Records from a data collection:
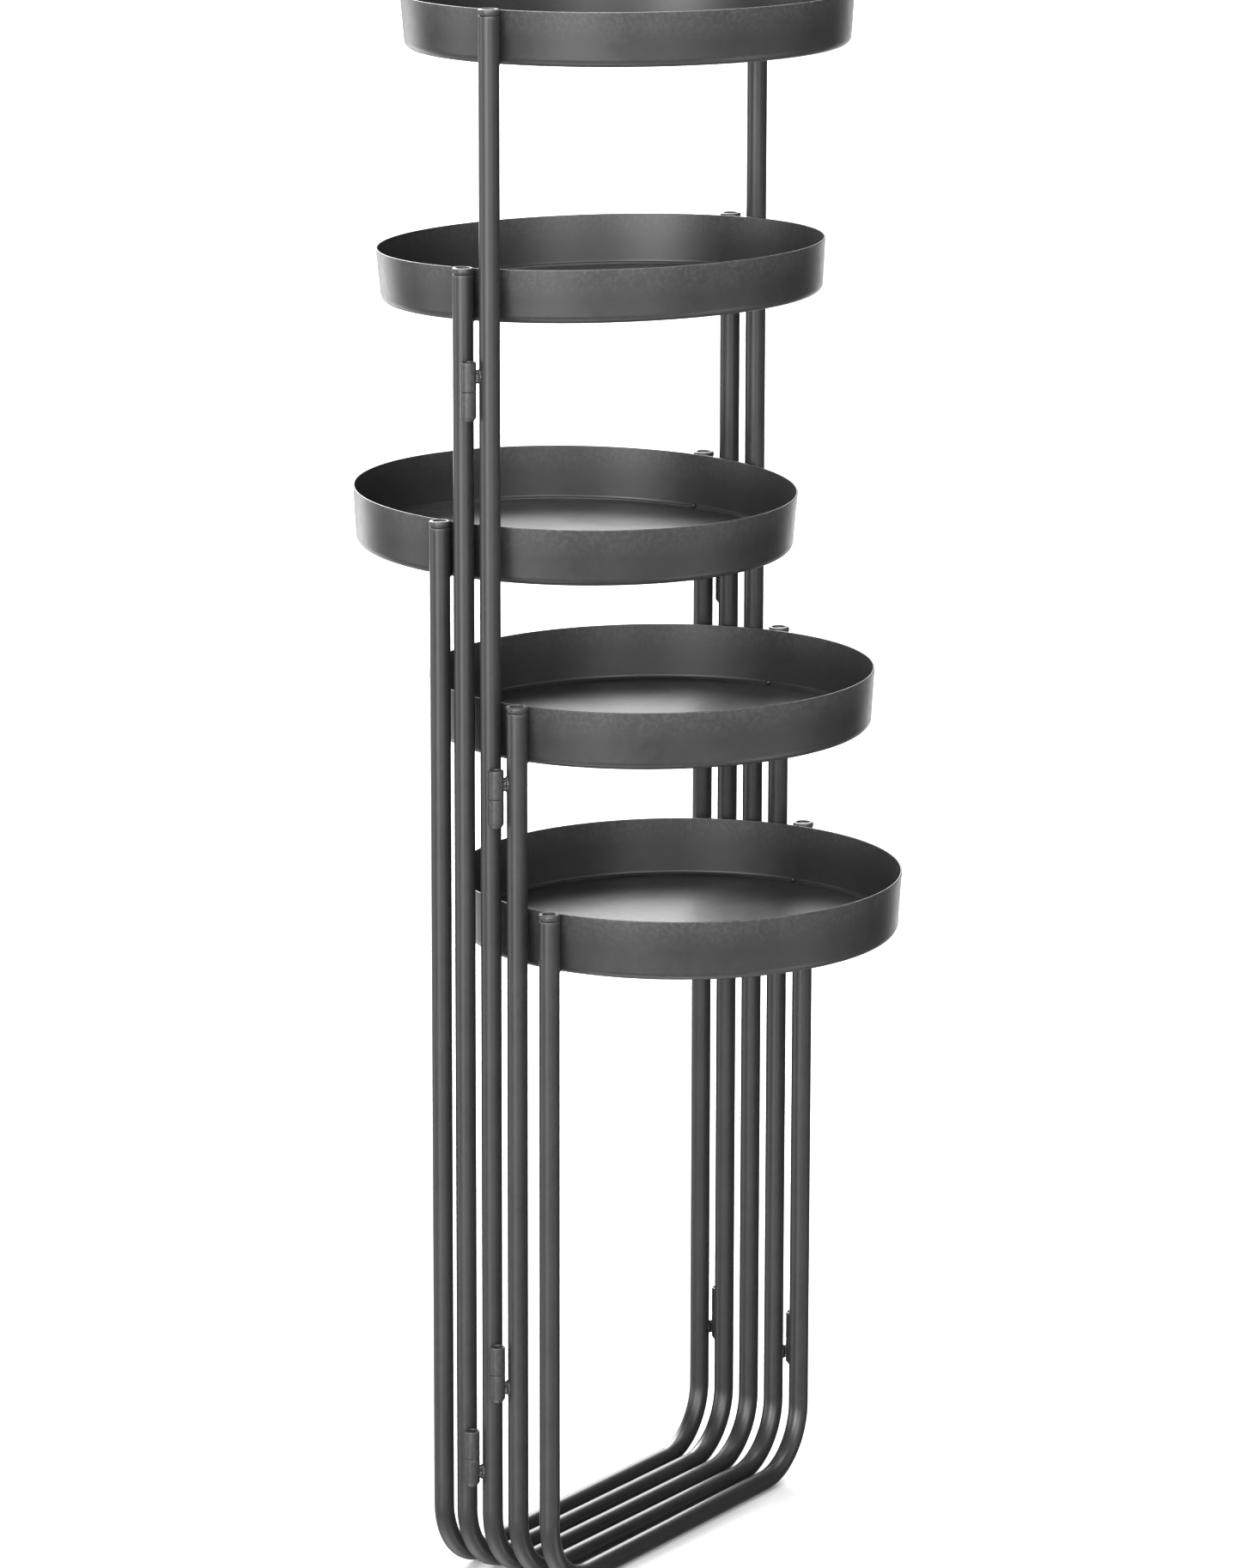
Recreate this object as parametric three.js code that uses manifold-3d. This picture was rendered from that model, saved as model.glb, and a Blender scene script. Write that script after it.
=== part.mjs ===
// Folding tiered plant stand in coated steel: five U-shaped tube frames of different height, each with a shallow round tray welded between its uprights.
// The frames hang together in a zigzag by barrel hinges, two to a pair, at the left ends for B-C and C-D and at the right ends for A-B and D-E.
// Millimetres, +Z up, floor at Z = 0. X runs along the frames, from the left uprights to the right ones. Frame A is at the back (+Y), E at the front (-Y).
import * as THREE from "three";
import { mergeVertices } from "three/addons/utils/BufferGeometryUtils.js";
import Module from "manifold-3d";

const wasm = await Module();
wasm.setup();

// Driving dimensions
const TUBE_D = 12;            // upright and bar tube, outside
const TUBE_WALL = 1.0;
const BEND_R = 40;            // tube bend, on the centreline
const TRAY_D = 262;           // tray rim, outside
const DEPTH = { a: 33.4, b: 31.0, c: 31.2, d: 34.1, e: 35.4 }; // rim to underside, which differs a little from tray to tray
const TRAY_DRAFT = 2.0;       // the wall leans in by this much at the bottom
const TRAY_CORNER = 4.6;      // outside radius between wall and floor
const SHEET = 1.0;            // tray sheet
const TRAY_GAP = 0.5;         // tray rim to upright, bridged by the welds
const PITCH = 18.4;           // from one frame to the next
const HINGE_OUT = 8.0;        // hinge axis outside the line of the uprights
const BARREL_D = 9.2;
const KNUCKLE_L = 16.7;       // one half of a barrel
const SPLIT = 0.3;            // gap between the two halves
const PIN_D = 4.0;
const BORE_D = 4.9;
const PIN_L = 21.6;
const BORE_DEPTH = 11.4;      // blind, in each half
const TAB_T = 3.4;
const TAB_H = 7.0;
const CAP_D = 12.5;
const CAP_H = 3.4;            // head of the end cap
const CAP_OVER = 1.0;         // cap top above the tray rim
const CAP_STEM_D = 8.4;
const CAP_STEM_L = 11;
const FIT = 0.3;              // gap left between pieces that touch
const SET_A = 0.3;            // degrees: frame A leans shut against B at its left end
const SET_E = 0.8;            // degrees: frame E stands a little open from D
const TILT = { a: 1.1, b: -1.9, c: -0.8, d: -0.75, e: -0.35 }; // degrees: each tray is welded on a little out of level, about the line through its two welds

const RIM = { a: 636, b: 783, c: 930, d: 534, e: 415 }; // height of each tray rim
const ROW = { a: 2, b: 1, c: 0, d: -1, e: -2 };         // place in the stack, in pitches

const HALF = TRAY_D / 2 + TRAY_GAP + TUBE_D / 2; // centre to each upright
const HINGE_X = HALF + HINGE_OUT;

// Hinges: end of the frames, the two frames, the frame that holds each half, and the height of the split.
const HINGES = [
  { name: "ab_upper", side: 1, top: "a", bottom: "b", split: 560 },
  { name: "ab_lower", side: 1, top: "b", bottom: "a", split: 90 },
  { name: "bc_upper", side: -1, top: "c", bottom: "b", split: 715 },
  { name: "bc_lower", side: -1, top: "b", bottom: "c", split: 81 },
  { name: "cd_upper", side: -1, top: "d", bottom: "c", split: 481 },
  { name: "cd_lower", side: -1, top: "c", bottom: "d", split: 136 },
  { name: "de_upper", side: 1, top: "d", bottom: "e", split: 345 },
  { name: "de_lower", side: 1, top: "e", bottom: "d", split: 84 },
];

const hingeAt = (h) => [h.side * HINGE_X, ((ROW[h.top] + ROW[h.bottom]) / 2) * PITCH];

// ---------- solids ----------
function solid(geometry) {
  const g = geometry.index ? geometry.toNonIndexed() : geometry.clone();
  g.deleteAttribute("normal");
  g.deleteAttribute("uv");
  const merged = mergeVertices(g, 1e-4);
  const tris = new Uint32Array(merged.index.array);
  const build = () =>
    new wasm.Manifold(
      new wasm.Mesh({ numProp: 3, vertProperties: merged.attributes.position.array, triVerts: tris }),
    );
  const made = build();
  if (made.volume() >= 0) return made;
  for (let i = 0; i < tris.length; i += 3) [tris[i + 1], tris[i + 2]] = [tris[i + 2], tris[i + 1]];
  return build();
}

function geometryOf(body) {
  const m = body.getMesh();
  const g = new THREE.BufferGeometry();
  g.setAttribute("position", new THREE.BufferAttribute(new Float32Array(m.vertProperties), 3));
  g.setIndex(new THREE.BufferAttribute(new Uint32Array(m.triVerts), 1));
  g.computeVertexNormals();
  return g;
}

function ring(radius, sides, turn = 0) {
  const pts = [];
  for (let i = 0; i < sides; i++) {
    const a = turn + (i / sides) * Math.PI * 2;
    pts.push(new THREE.Vector2(radius * Math.cos(a), radius * Math.sin(a)));
  }
  return new THREE.Shape(pts);
}

// Upright prism with a round section, from z0 to z1
function rod(radius, sides, x, y, z0, z1, turn = 0) {
  const g = new THREE.ExtrudeGeometry(ring(radius, sides, turn), { depth: z1 - z0, bevelEnabled: false });
  g.translate(x, y, z0);
  return solid(g);
}

// Solid of revolution about the upright axis at x, y
function turned(profile, sides, x, y, z) {
  const g = new THREE.LatheGeometry(profile.map(([r, h]) => new THREE.Vector2(r, h)), sides);
  g.rotateX(Math.PI / 2);
  g.translate(x, y, z);
  return solid(g);
}

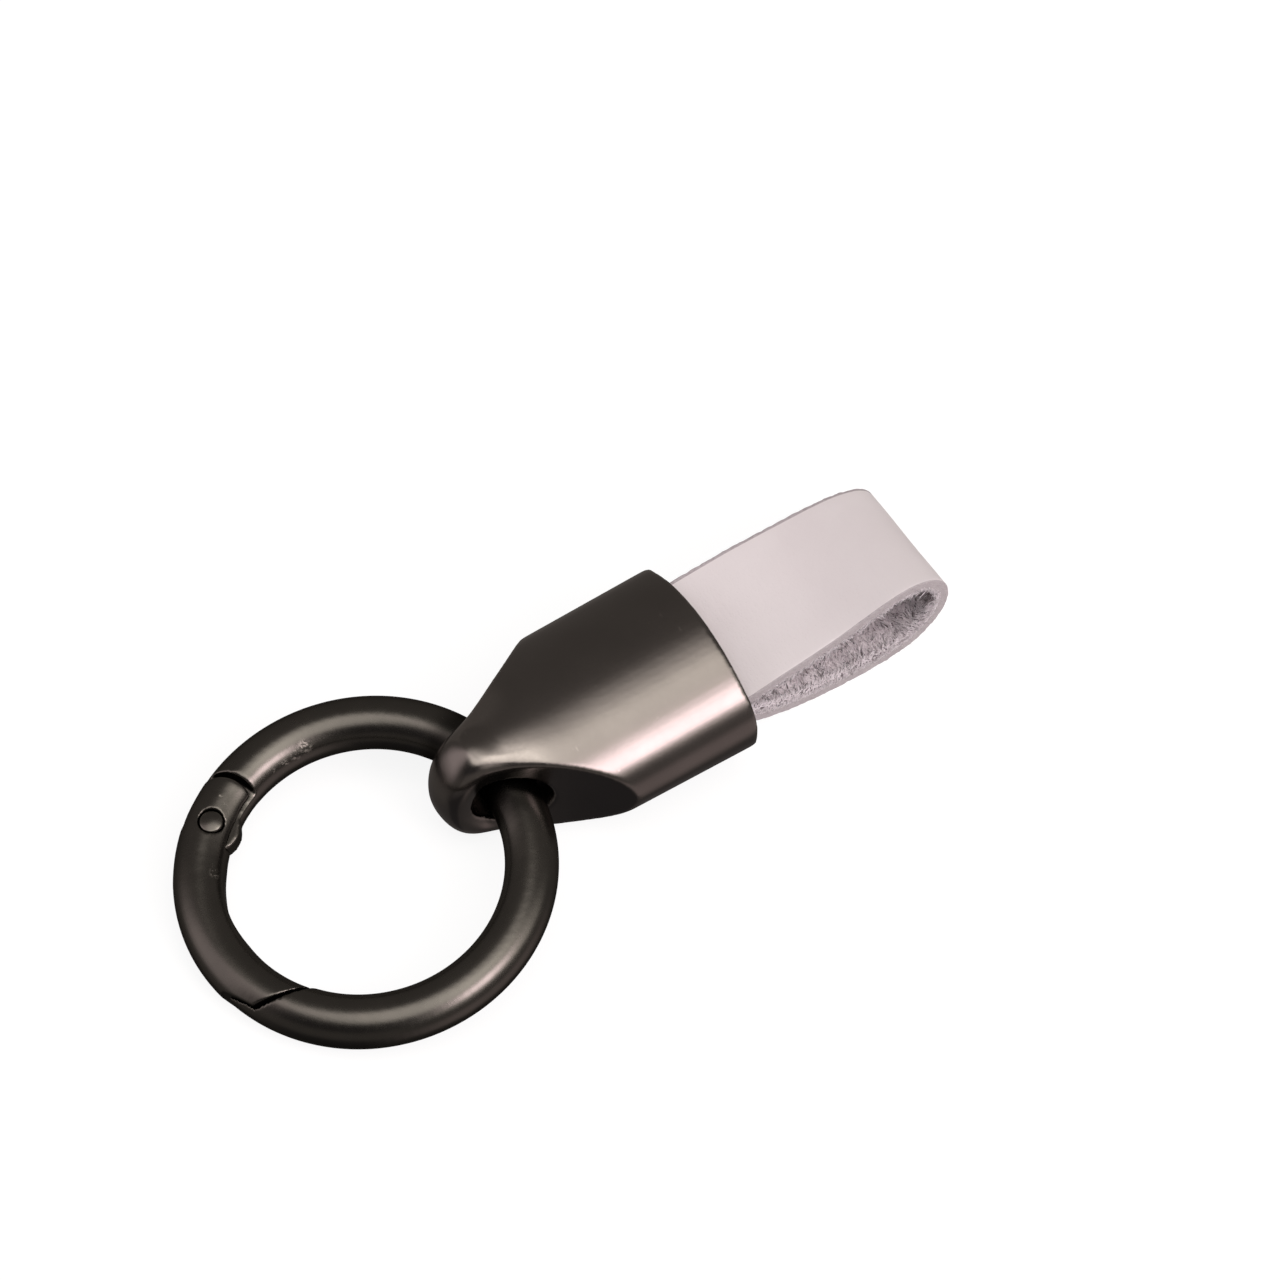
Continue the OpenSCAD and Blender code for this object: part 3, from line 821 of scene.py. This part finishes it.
def make_fibres(shape, look):
    """Loose fibres: short nap, long strands across it, a fringe along the edges, fuzz on the cut edges."""
    chance = np.random.default_rng(12)
    counts = {"nap": 9200, "strand": 5200, "fringe": 4200, "fuzz": 2600}
    kind = np.repeat(list(counts), list(counts.values()))
    total = len(kind)
    nap, strand, fringe, fuzz = (kind == name for name in counts)

    def pick(*choices):
        return np.select([nap, strand, fringe], choices[:3], choices[3])

    def between(low, high):
        return chance.uniform(low, high, total)

    # The fibres begin a little out of the socket
    bare = strap_tail + 0.8
    along = between(bare, shape.length - bare)
    upper = along < shape.length / 2
    # Nap and strands lie all over the width; fringe and fuzz keep to the edges, mostly the near one
    inset = pick(
        between(0.008, 0.99),
        between(0.008, 0.99),
        0.012 + chance.beta(0.8, 2.2, total) * 0.045,
        0.001,
    )
    across = np.where((fringe | fuzz) & (chance.random(total) < 0.3), 1 - inset, inset)
    from_edge = np.minimum(across, 1 - across) * strap_w
    # Near an edge the flesh side is skived, so its fibres start deeper in the strap
    skive = 0.35 * (1 - np.clip(from_edge / 0.7, 0, 1)) ** 2
    roots, side = shape.at(along, across, -strap_t / 2 + np.where(fuzz, between(0.25, 0.8), 0.04 + skive))
    inward = np.stack([-side[:, 0], np.zeros(total), -side[:, 1]], 1)
    run = np.stack([side[:, 1], np.zeros(total), -side[:, 0]], 1)
    wide = np.tile((0.0, 1.0, 0.0), (total, 1))
    outward = wide * np.where(across < 0.5, -1.0, 1.0)[:, None]
    down = np.array((0, 0, -1.0))
    # Strands comb across the strap in locks that share a direction
    lock = np.array([noise.noise(Vector(p) * 0.9) for p in roots])
    swirl = pi / 2 + lock * 1.6 + chance.normal(0, 1, total) * np.where(strand, 0.35, 0.8)
    lean = run * np.cos(swirl)[:, None] + wide * np.sin(swirl)[:, None]
    rise = pick(between(0.3, 1.0), between(0.12, 0.4), 0.9, np.where(upper, 0.4, 0.8))[:, None]
    tilt = pick(0.9, 0.9, 0.35, 0.45)[:, None]
    first = unit_rows(inward * rise + lean * tilt + outward * fuzz[:, None] * 0.3)
    sag = pick(0.1, 0.1, 0.7, np.where(upper, 0.5, 0.0))[:, None]
    later = unit_rows(first * 0.7 + lean * pick(0.8, 0.8, 0.3, 0.2)[:, None] + down * sag)
    length = pick(
        between(0.3, 0.7),
        between(0.5, 1.15),
        between(0.35, 0.85) * np.where(upper, 1.6, 1),
        between(0.2, 0.55),
    )
    thick = pick(
        between(0.028, 0.055),
        between(0.045, 0.085),
        between(0.04, 0.075),
        between(0.03, 0.055),
    )
    rows, faces, loft = blades(roots, first, later, length, thick, inward + 0.01)
    # Only the fuzz stands out over the strap's own edges
    room = (strap_w / 2 + np.where(fuzz, 0.14, -0.02))[:, None]
    rows[..., 1] = np.clip(rows[..., 1], -room, room)
    # Most fibres are pale and a few dark. Of the fringe under the upper layer's edge many are dark,
    # more so towards the loop's end: painted shade of the tufts
    own = np.clip(1.0 + lock * 0.2 + chance.normal(0, 0.14, total), 0.5, 1)
    own = np.where(chance.random(total) < pick(0.15, 0.2, 0.16, 0.03), between(0.0, 0.22), own)
    end = ramp(np.minimum(along, shape.length - along), shape.length * 0.3, shape.length * 0.42)
    own = np.where(fringe & upper & (chance.random(total) < 0.35 + 0.45 * end), between(0.0, 0.14), own)
    own = np.where(fuzz, 0.8 * own, own)
    # Each fibre darkens towards its root: painted shade among the packed fibres
    tone = own[:, None] * (0.7 + 0.3 * loft[None, :])
    for name, mine in (("suede_nap", nap), ("suede_strands", strand), ("suede_fringe", fringe | fuzz)):
        spots = carried(rows[mine].reshape(-1, 3), cap_place)
        every = [tuple(v + i * len(loft) for v in face) for i in range(int(mine.sum())) for face in faces]
        fibre = bpy.data.objects.new(name, bpy.data.meshes.new(name))
        bpy.context.scene.collection.objects.link(fibre)
        fibre.data.from_pydata(spots.tolist(), [], every)
        fibre.data.update()
        keep_value(fibre, "tone", tone[mine].ravel())
        select_only(fibre)
        bpy.ops.object.shade_smooth()
        finish_piece(fibre, "cap", "strap_leather", look)


# Studio
def make_floor():
    """A pale lit table, so bright that only close contact shades it. The metal doesn't mirror it."""
    bpy.ops.object.select_all(action="DESELECT")
    bpy.ops.mesh.primitive_plane_add(size=8, location=(0, 0, -floor_drop * MM))
    floor = bpy.context.object
    floor.name = "floor"
    look = material("pale floor")
    look.surface({
        "Base Color": (0.18, 0.18, 0.18),
        "Roughness": 0.9,
        "Specular IOR Level": 0.1,
        "Emission Color": (1.0, 1.0, 1.0),
        "Emission Strength": 0.87,
    })
    floor.data.materials.append(look.owner)
    floor.visible_glossy = False


def make_air():
    """Soft studio light as a painted sky: a tall window in front, a ceiling, two cards and a dark gap."""
    world = bpy.data.worlds.new("studio")
    bpy.context.scene.world = world
    air = Nodes(world)
    way = air.add("ShaderNodeTexCoord", output="Generated")
    degrees = 180 / pi
    turn = way.part("X").work("ARCTAN2", way.part("Y") * -1) * degrees
    rise = way.part("Z").work("ARCSINE") * degrees

    def beside(middle, edge, full):
        """1 within full degrees of that azimuth, fading to 0 at edge degrees."""
        return (turn - middle).size().step(edge, full)

    def glow(colour, share):
        return air.mix((0, 0, 0), colour, share)

    # Where each part of the sky is: degrees of azimuth round its middle, and degrees of rise
    gap = beside(-52, 50, 18) * rise.step(62, 42) * rise.step(2, 22).largest(rise.step(-15, -40))
    gap = gap.largest(rise.step(-38, -60) * 0.65)
    ceiling = way.dot((-0.12, -0.2, 0.972)).step(0.83, 0.985)
    front = beside(27, 48, 14) * rise.step(12, 27)
    window = beside(18, 22, 6) * rise.step(25, 34) * rise.step(57, 44)
    left_card = beside(-115, 32, 8) * rise.step(-20, 12) * rise.step(88, 60)
    low_card = beside(25, 55, 15) * rise.step(-4, -18) * rise.step(-52, -36)
    light = (
        air.mix((0.17, 0.152, 0.14), (0.05, 0.046, 0.047), gap)
        + glow((1.7, 1.58, 1.48), ceiling)
        + glow((1.3, 1.22, 1.11), front)
        + glow((6.8, 5.5, 5.9), window)
        + glow((0.8, 0.68, 0.685), left_card)
        + glow((0.3, 0.235, 0.235), low_card)
    )
    # Cloth and leather take a little more of it than the metal shows, and the camera sees a plain backdrop
    spread = air.add("ShaderNodeLightPath", output="Is Diffuse Ray")
    seen = air.add("ShaderNodeLightPath", output="Is Camera Ray")
    light = air.mix(light, light * (1.36, 1.47, 1.56), spread)
    sky = air.add("ShaderNodeBackground", {}, {"Color": air.mix(light, (1.0, 1.0, 1.0), seen)})
    air.add("ShaderNodeOutputWorld", {}, {"Surface": sky})
    bpy.context.scene.view_settings.view_transform = "Standard"


make_camera()
make_floor()
make_air()

# Scuffs on ring and gate, as place and reach
ring_marks = [
    ((-20.2, 12.9, 6.5), 0.9), ((-21.3, 12.75, 6.1), 0.7),
    ((-22.5, 12.7, 5.9), 0.6), ((-23.8, 12.7, 5.8), 0.4),
    ((-33.46, 6.65, 4.86), 0.7), ((-33.2, 7.4, 4.8), 0.35),
    ((-29.15, 12.74, 6.1), 0.3), ((-31.3, 12.0, 5.9), 0.35),
]
# The ring's wire goes through the cap here; round it the ring's metal gets painted shade
ring_eye = (-7.235, 2.05, 6.393)
ring_metal = plated_metal(
    "ring gunmetal", (0.119, 0.1145, 0.105), (0.148, 0.14, 0.128), 0.265, 0.08, 0.003,
    glance=0.4, marks=ring_marks, dark=(ring_eye, 7.6),
)
cap_metal = plated_metal("cap gunmetal", (0.185, 0.172, 0.163), (0.21, 0.195, 0.185), 0.235, 0.04, 0.002)
bright_steel = drawn_steel("drawn steel", (0.5, 0.5, 0.5))
dark_steel = plated_metal("screw plating", (0.12, 0.11, 0.11), (0.16, 0.15, 0.15), 0.35, 0.1, 0.004)
grain_side = leather_grain("leather grain")
cut_edge = leather_cut("leather cut edge")
flesh_side = leather_suede("leather suede")
loose_fibre = leather_fibre("leather fibre")

make_cap(cap_metal)
make_ring(ring_metal)
make_gate(ring_metal)
make_rivet(ring_metal)
make_plunger(bright_steel)
make_spring(bright_steel)
make_screw(dark_steel)
strap_shape = StrapShape()
make_strap(strap_shape, grain_side, cut_edge, flesh_side)
make_fibres(strap_shape, loose_fibre)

> [Task] Retype precisely, and only, the span of lines that opens at the line containing "Continue the OpenSCAD" and closes at the line containing "return chance.uniform(low, high, total)", both inclusive.

> [Reply]
Continue the OpenSCAD and Blender code for this object: part 3, from line 821 of scene.py. This part finishes it.
def make_fibres(shape, look):
    """Loose fibres: short nap, long strands across it, a fringe along the edges, fuzz on the cut edges."""
    chance = np.random.default_rng(12)
    counts = {"nap": 9200, "strand": 5200, "fringe": 4200, "fuzz": 2600}
    kind = np.repeat(list(counts), list(counts.values()))
    total = len(kind)
    nap, strand, fringe, fuzz = (kind == name for name in counts)

    def pick(*choices):
        return np.select([nap, strand, fringe], choices[:3], choices[3])

    def between(low, high):
        return chance.uniform(low, high, total)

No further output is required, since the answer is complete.